* Start *

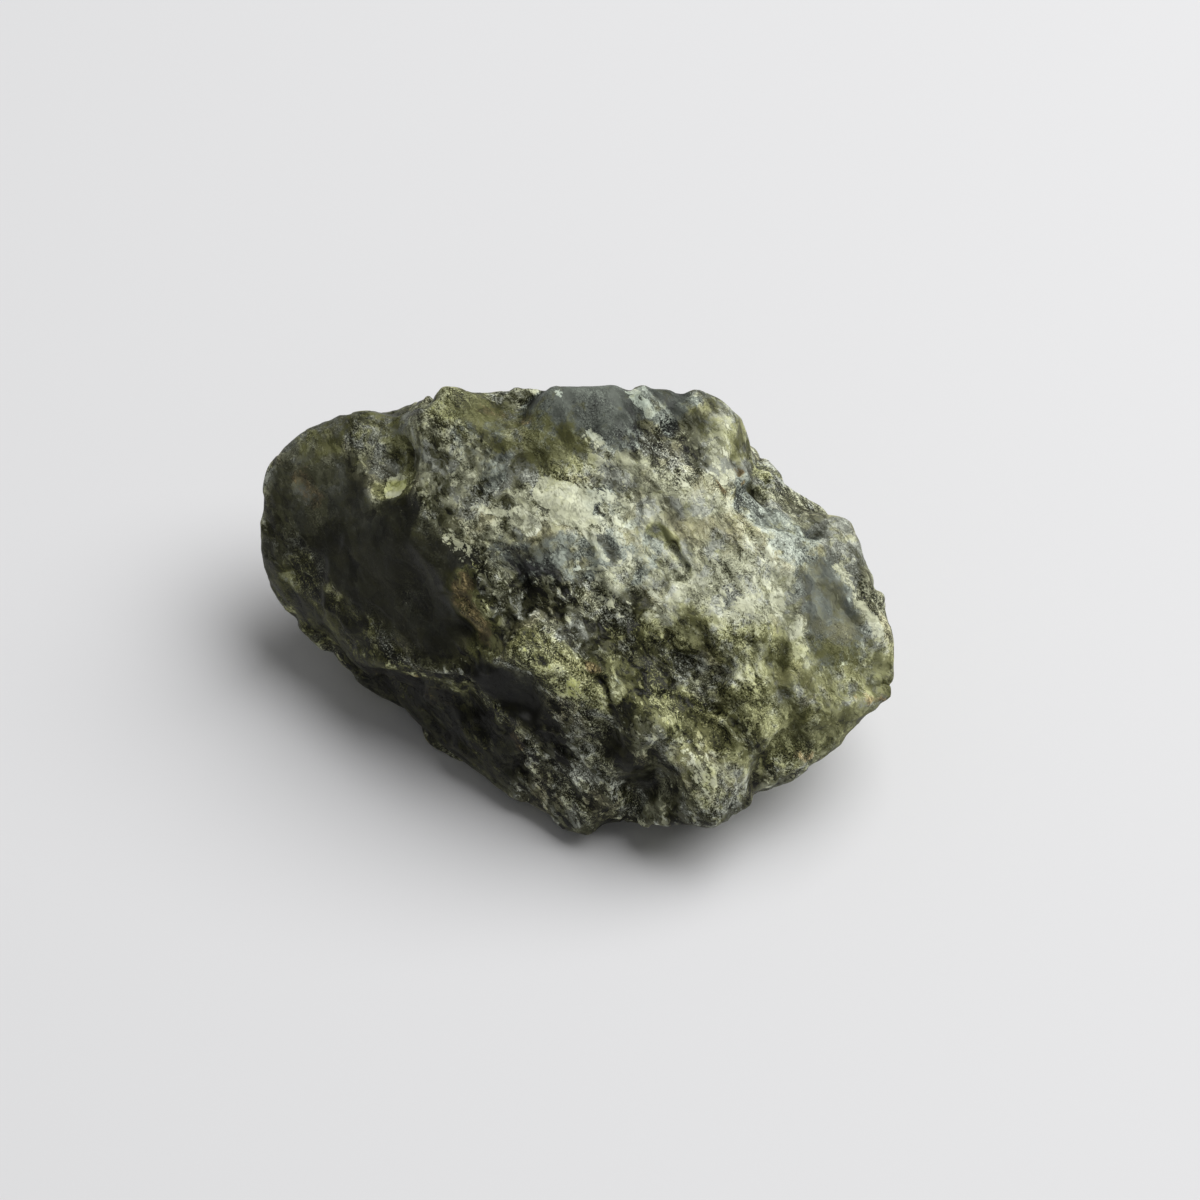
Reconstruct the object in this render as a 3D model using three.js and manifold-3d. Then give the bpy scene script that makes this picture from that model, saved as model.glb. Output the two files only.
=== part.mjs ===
// A rough sapphire: one broken, worn lump of corundum lying on its flattest break.
// Millimetres, +Z up. The origin is on the surface that the stone rests on, under the
// middle of the stone, and +X runs along its length.
import * as THREE from "three";
import { ConvexHull } from "three/addons/math/ConvexHull.js";
import { mergeVertices } from "three/addons/utils/BufferGeometryUtils.js";
import Module from "manifold-3d";

// Driving dimensions
const length = 35;
const width = 21.5;
const height = 17.5;
const edgeWear = 0.22; // softness of the worn edges between the big breaks
const turning = 1.4; // softness of the turn, from one break to the next, of the way lumps stand out
const chipSize = 3.4; // spacing of the small tilted breaks that cover the stone
const chipTilt = 0.2; // how steeply they lean
const chipStep = 0.16; // how far they stand above one another
const chipEdge = 18; // how sharply one gives way to the next
const calmLeft = 0.15; // what is left of them where a break stays smooth
const swells = { size: 6.5, rise: 0.3, salt: 8 }; // the low swells under them
const bends = [
  { size: 2.6, reach: 0.5, salts: [21, 22, 23] }, // how far outlines of lumps and hollows wander
  { size: 1.1, reach: 0.2, salts: [24, 25, 26] },
];
const skinInset = 0.1; // what the lumps add on average, taken off the hull
const heart = new THREE.Vector3(0, 0, 0.47 * height);
const core = new THREE.Vector3(0.6, 0.35, 0); // rays to the skin start on the heart stretched by this
const lip = 0.9; // width of the steep part of a ledge
const ledgeEnd = 0.4; // share of its length over which a ledge dies away at each end
const meshDetail = 21; // 20 * (meshDetail + 1)^2 triangles before the resting face is cut

// A place on the stone, given as shares of half its length, half its width and its height
const place = ([along, across, up]) =>
  new THREE.Vector3((along * length) / 2, (across * width) / 2, up * height);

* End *

◆ **Aim of the task**
Everything from the first line of the material through the line containing "import Module from" is to be printed exactly; lines after that are to be left out.

◆ **Answer in full**
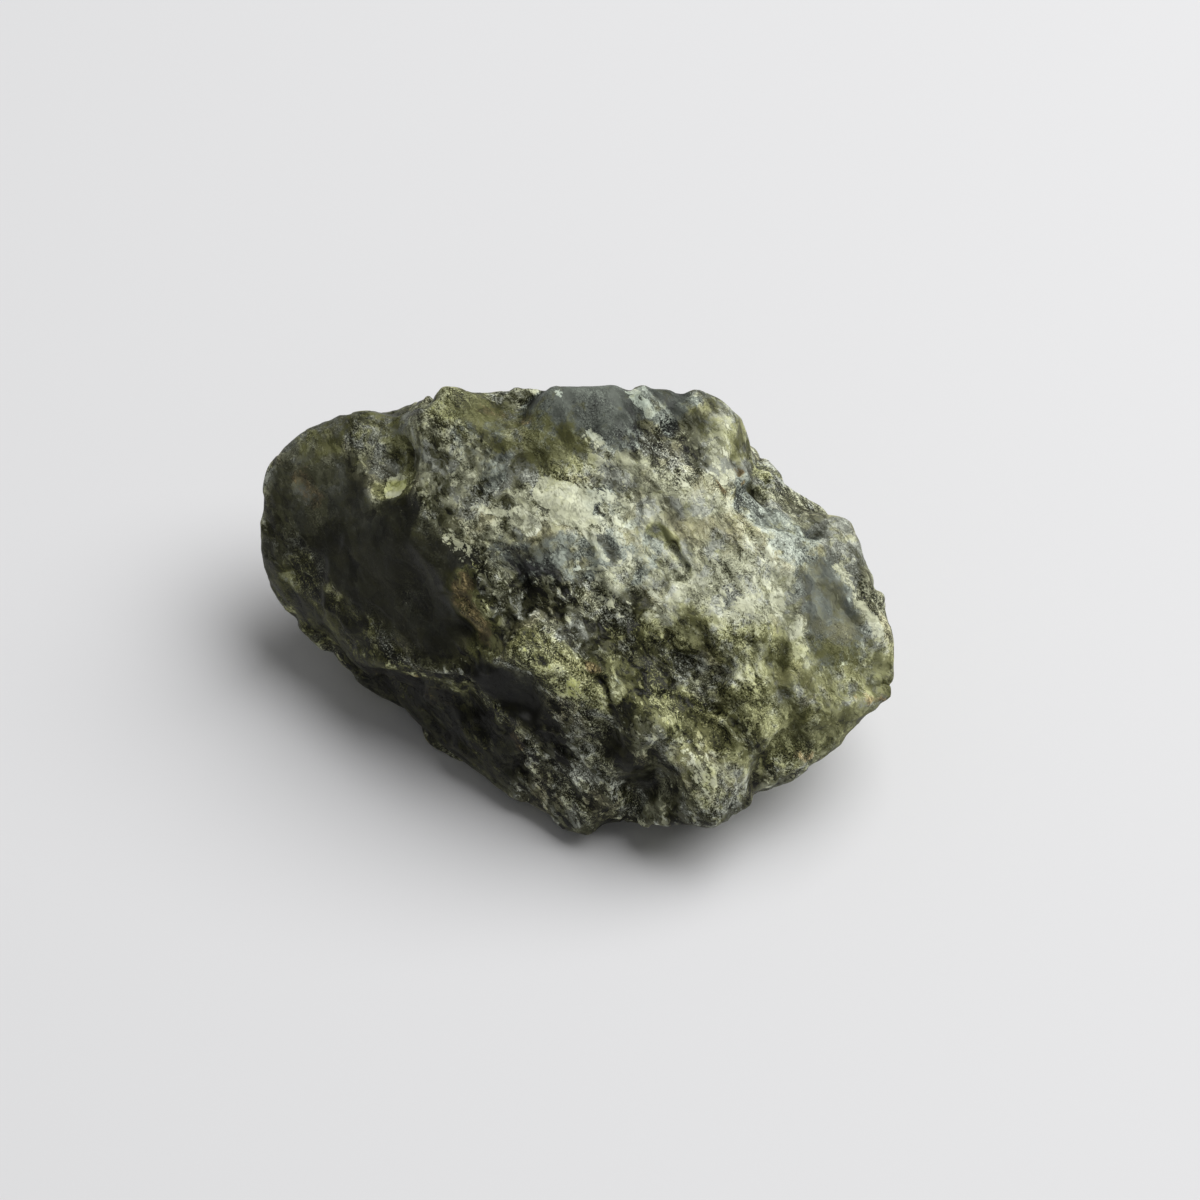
Reconstruct the object in this render as a 3D model using three.js and manifold-3d. Then give the bpy scene script that makes this picture from that model, saved as model.glb. Output the two files only.
=== part.mjs ===
// A rough sapphire: one broken, worn lump of corundum lying on its flattest break.
// Millimetres, +Z up. The origin is on the surface that the stone rests on, under the
// middle of the stone, and +X runs along its length.
import * as THREE from "three";
import { ConvexHull } from "three/addons/math/ConvexHull.js";
import { mergeVertices } from "three/addons/utils/BufferGeometryUtils.js";
import Module from "manifold-3d";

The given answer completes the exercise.